I sometimes run in the morning before breakfast or any injections (T1). I've noticed that BS increases significantly after the run, but before any food. I'm told this is because the body want carbs, the liver releases stored carbs but low insulin levels means it doesn't get to the muscles! OK so far! I haven't tried yet but I guess if I take insulin before the run it will assist the carbs getting to the muscle. But by the time I get around to eating breakfast the 2 hour window for the rapid acting insulin will have almost gone., so breakfast (usually cereal) will push up the BS!?

What do you do?


----------



## Copepod (Nov 11, 2012)

Welcome to the forum, mikeb.

The best source of online information about managing exercise with type 1 diabetes in http://www.runsweet.com/ - lots of pages covering underlying physiology and specifics for specific sports, not just running.


----------



## Pigeon (Nov 11, 2012)

Hi Mike, I've not recently tried running before breakfast. But I sometimes swim before breakfast and found the same as you. I'm too chicken to take insulin before exercise without any carbs, so now what I do is I have 200ml orange juice before swimming and take half my normal novorapid for that (in this case I take 1U instead of the normal 2U for 20g carbs). Then after swimming I have my breakfast and take about 75% of my normal breakfast insulin.
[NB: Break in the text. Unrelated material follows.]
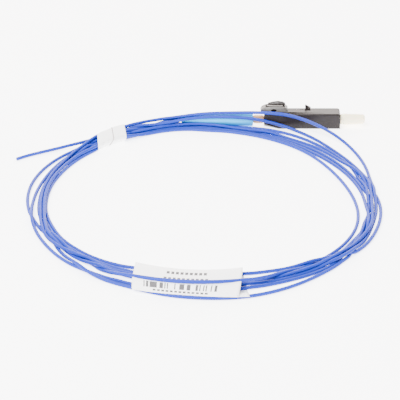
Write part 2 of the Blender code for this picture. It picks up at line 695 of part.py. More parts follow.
def main():
    clear_scene()
    parts = bpy.data.collections.new("fibre_optic_pigtail")
    cutters = bpy.data.collections.new("cutters")
    bpy.context.scene.collection.children.link(parts)
    bpy.context.scene.collection.children.link(cutters)
    black = make_material("black_plastic", (0.03, 0.028, 0.032), 0.35)
    aqua = make_material("aqua_boot", (0.2, 0.55, 0.72), 0.55)
    beige = make_material("beige_neck", (0.72, 0.56, 0.4), 0.5)
    cream = make_material("cream_cap", (0.9, 0.84, 0.74), 0.5)
    zirconia = make_material("ferrule_ceramic", (0.92, 0.91, 0.88), 0.2)
    steel = make_material("holder_metal", (0.6, 0.6, 0.6), 0.35, 1.0)
    blue = make_material("blue_buffer", (0.1, 0.25, 0.7), 0.4)
    white = make_material("tie_paper", (0.9, 0.9, 0.9), 0.7)
    paper = make_material("label_paper", (0.9, 0.9, 0.9), 0.6)
    build_housing(parts, cutters, black)
    build_latch(parts, cutters, black)
    build_hood(parts, cutters, black)
    build_tongue(parts, cutters, black)
    build_ferrule(parts, zirconia, steel)
    build_neck(parts, beige)
    build_boot(parts, aqua)
    build_cap(parts, cream)
    build_coil(parts, blue)
    build_tube("fibre_lead", LEAD_ROUTE_MM, parts, blue)
    build_tube("fibre_tail", TAIL_ROUTE_MM, parts, blue)
    build_tie(parts, white)
    build_label(parts, paper)


main()
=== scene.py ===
# %% [markdown]
# # Fibre optic pigtail
# The real thing is one long blue fibre of 0.9 mm, wound in a loose flat coil, with a small square plug on
# one end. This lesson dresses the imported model: it keeps the plug's rigid pieces where they are, and
# works out everything soft, such as the fibre, its tie and its label, as surfaces in numpy.

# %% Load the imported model
import math

import bmesh
import bpy
import numpy as np
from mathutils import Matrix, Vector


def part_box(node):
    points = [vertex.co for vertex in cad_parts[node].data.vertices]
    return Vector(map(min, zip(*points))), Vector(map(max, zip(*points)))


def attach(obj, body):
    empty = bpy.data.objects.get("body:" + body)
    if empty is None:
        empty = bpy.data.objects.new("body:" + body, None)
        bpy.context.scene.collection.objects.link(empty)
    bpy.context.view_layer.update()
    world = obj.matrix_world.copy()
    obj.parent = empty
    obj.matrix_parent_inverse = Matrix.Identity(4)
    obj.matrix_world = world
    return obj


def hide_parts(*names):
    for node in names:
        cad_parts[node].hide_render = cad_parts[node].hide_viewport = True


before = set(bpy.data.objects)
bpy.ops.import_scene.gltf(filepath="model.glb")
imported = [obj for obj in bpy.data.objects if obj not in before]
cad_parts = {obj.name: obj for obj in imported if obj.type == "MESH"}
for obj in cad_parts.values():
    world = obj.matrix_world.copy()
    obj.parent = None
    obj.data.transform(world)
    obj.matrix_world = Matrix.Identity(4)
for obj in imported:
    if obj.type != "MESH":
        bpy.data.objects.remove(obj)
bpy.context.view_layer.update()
MM = 0.001
print("nodes:", ", ".join(sorted(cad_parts)))

# %% [markdown]
# ## The camera
# A long lens, well above the table, looks along the coil's middle towards the plug. Seen like that, the
# round coil becomes a wide ellipse. The distance and the lens come from two known widths, the plug's
# 4.5 mm and the label's one inch, which have to agree in one picture.

# %% Camera
CAMERA_ELEVATION = math.radians(29.0)
CAMERA_DISTANCE = 439.0 * MM
CAMERA_TARGET = np.array([-20.45, -42.9, 0.0]) * MM
CAMERA_LENS = 153.0
CAMERA_SENSOR = 36.0
NEAREST_SEEN = 0.01

camera_data = bpy.data.cameras.new("view")
camera_data.lens = CAMERA_LENS
camera_data.sensor_width = CAMERA_SENSOR
camera_data.clip_start = NEAREST_SEEN
camera = bpy.data.objects.new("view", camera_data)
camera.location = CAMERA_TARGET + CAMERA_DISTANCE * np.array(
    [0.0, -math.cos(CAMERA_ELEVATION), math.sin(CAMERA_ELEVATION)])
camera.rotation_euler = (math.radians(90.0) - CAMERA_ELEVATION, 0.0, 0.0)
bpy.context.scene.collection.objects.link(camera)
bpy.context.scene.camera = camera
print("camera at", [round(float(v), 3) for v in camera.location])

# %% [markdown]
# ## Small helpers
# Every new piece is a grid of points: rows along the piece, columns round it. One function turns such an
# array into a mesh, and one gives a material its Principled shader, so that later cells stay short.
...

I'm not recommending these ratios for you or anyone else, just giving an example of what works for me.... you'd have to work out for yourself and your exercises what suits you. Keep a diary of what you eat adn inject adn adjust if your BG results aren't right.

Good luck with it all!


----------



## Northerner (Nov 11, 2012)

mikeb said:


> I sometimes run in the morning before breakfast or any injections (T1). I've noticed that BS increases significantly after the run, but before any food. I'm told this is because the body want carbs, the liver releases stored carbs but low insulin levels means it doesn't get to the muscles! OK so far! I haven't tried yet but I guess if I take insulin before the run it will assist the carbs getting to the muscle. But by the time I get around to eating breakfast the 2 hour window for the rapid acting insulin will have almost gone., so breakfast (usually cereal) will push up the BS!?
> 
> What do you do?



It's a dilemma  For many years prior to diabetes (diagnosed aged 49) I would get up at 5 am, have a mug of tea and go out for my run, shower and then have breakfast. Can't do that now, as - like you - exercising without insulin will just send my BG levels soaring. The thing is that they will do this whether I run or not, as like many people I suffer from Dawn Phenomenon i.e. I am much more insulin-resistant in the mornings and my liver doesn't help by releasing loads of extra glucose to help me start the day  You need insulin circulating in order to get the glucose into your cells, and you may need more than at other times of the day because of the insulin resistance thing. So, now I inject immediately on waking, then eat a slice of toast around half an hour later. This means I have insulin circulating and food digesting and this works for me, but people can vary so much that you have to be methodical and experiment and test (a lot!) to find out what works for you - I have read of people who inject nothing and then run marathons, this would be disastrous for me!